Hit Points 5e Calculator Guide
A hit point total shows how long a character can stay active. In 5e play, it mixes class durability, level, constitution, and special features. This calculator helps you compare the common methods without rewriting the sheet by hand. It supports maximum first level health, fixed gains, rolled gains, and custom campaign rules. You can also add bonuses from feats, ancestry, class features, magic, or house rules.
Why Hit Points Matter
Hit points are more than a number beside armor class. They affect risk, party roles, encounter planning, and recovery choices. A fighter with a high constitution can stand near danger. A wizard with low health may need distance, cover, or protective spells. Seeing the total before a session helps players choose tactics. It also helps game masters estimate pressure without guessing.
Level And Class Effects
Each class uses a hit die. Larger dice usually create tougher characters. A barbarian uses the largest common die. Wizards and sorcerers use smaller dice. At first level, most tables grant the maximum die value. After that, many tables use fixed values. Other groups roll every level. This page lets you compare those choices side by side.
Constitution And Bonuses
The constitution modifier is added for every character level. This makes one point of modifier very important over time. A small bonus becomes large by level twenty. The Tough feat also scales with level. Some ancestries or subclasses may add one hit point per level. Separate fields let you model these rules clearly.
Using The Results
The result area appears above the form after submission. It shows maximum hit points, current hit points, temporary hit points, bloodied value, and rest estimates. The table records the example breakdown. You can export the current calculation as a CSV file.

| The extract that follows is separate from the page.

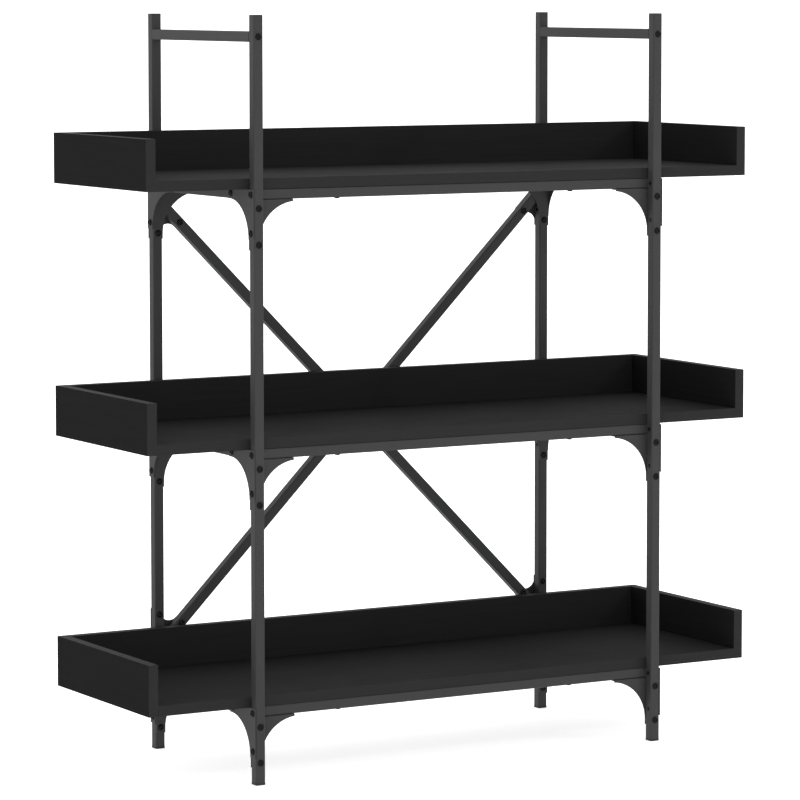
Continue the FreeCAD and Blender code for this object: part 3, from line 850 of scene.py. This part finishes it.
def sweep(name, back, rise, radius, half_width, front, finish):
    """A floor that curves up into a wall far behind."""
    profile = [(front, 0.0), (back - radius, 0.0)]
    for step in range(1, BEND_STEPS + 1):
        a = math.pi / 2 * step / BEND_STEPS
        profile.append((back - radius + radius * math.sin(a), radius - radius * math.cos(a)))
    profile.append((back, rise))
    corners = [(side * half_width, y, z) for y, z in profile for side in (-1, 1)]
    faces = [(2 * i, 2 * i + 1, 2 * i + 3, 2 * i + 2) for i in range(len(profile) - 1)]
    mesh = bpy.data.meshes.new(name)
    mesh.from_pydata(corners, [], faces)
    mesh.materials.append(finish)
    mesh.shade_smooth()
    piece = bpy.data.objects.new(name, mesh)
    bpy.context.scene.collection.objects.link(piece)
    piece.visible_glossy = False


paper = Finish("studio_paper", specular_ior_level=0.1)
tone = paper.noise(paper.place(), 1.2, 3.0)
paper.set(base_color=paper.mix(tone, (0.90, 0.90, 0.90), (0.93, 0.93, 0.93)), roughness=0.9)
paper.set(emission_color=(1.0, 1.0, 1.0), emission_strength=0.72)
sweep("studio_floor", back=9.0, rise=9.0, radius=3.0, half_width=14.0, front=-9.0, finish=paper.material)
print("floor laid,", BEND_STEPS, "steps in the bend")


# %% Lights
def softbox(name, place, aim, size, power):
    light = bpy.data.lights.new(name, "AREA")
    light.shape = "RECTANGLE"
    light.size, light.size_y = size
    light.energy = power
    lamp = bpy.data.objects.new(name, light)
    lamp.location = place
    lamp.rotation_euler = (Vector(aim) - Vector(place)).to_track_quat("-Z", "Y").to_euler()
    bpy.context.scene.collection.objects.link(lamp)


MIDDLE = (0.0, 0.0, 0.55)
softbox("left_light", (-4.2, 0.6, 1.6), MIDDLE, size=(2.6, 3.0), power=8.0)
softbox("key_light", (4.2, -4.0, 3.6), MIDDLE, size=(0.4, 0.4), power=32.0)
softbox("top_light", (0.2, 0.8, 4.2), MIDDLE, size=(3.2, 3.2), power=36.0)
room = bpy.data.worlds.new("pale_room")
room.use_nodes = True
room.node_tree.nodes["Background"].inputs["Color"].default_value = (1.0, 1.0, 1.0, 1.0)
room.node_tree.nodes["Background"].inputs["Strength"].default_value = 0.8
bpy.context.scene.world = room
bpy.context.scene.view_settings.view_transform = "Standard"
bpy.context.scene.view_settings.look = "None"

You can also create a simple PDF report for saving, printing, or sharing with your group.
Planning Tips
Use the calculator before leveling, rebuilding, or joining a new campaign. Try both fixed and rolled values. Compare them with expected damage from monsters. Keep temporary hit points separate from maximum health. They vanish first and do not stack. Record assumptions, because every table may adjust durability differently. Review the result after each major reward.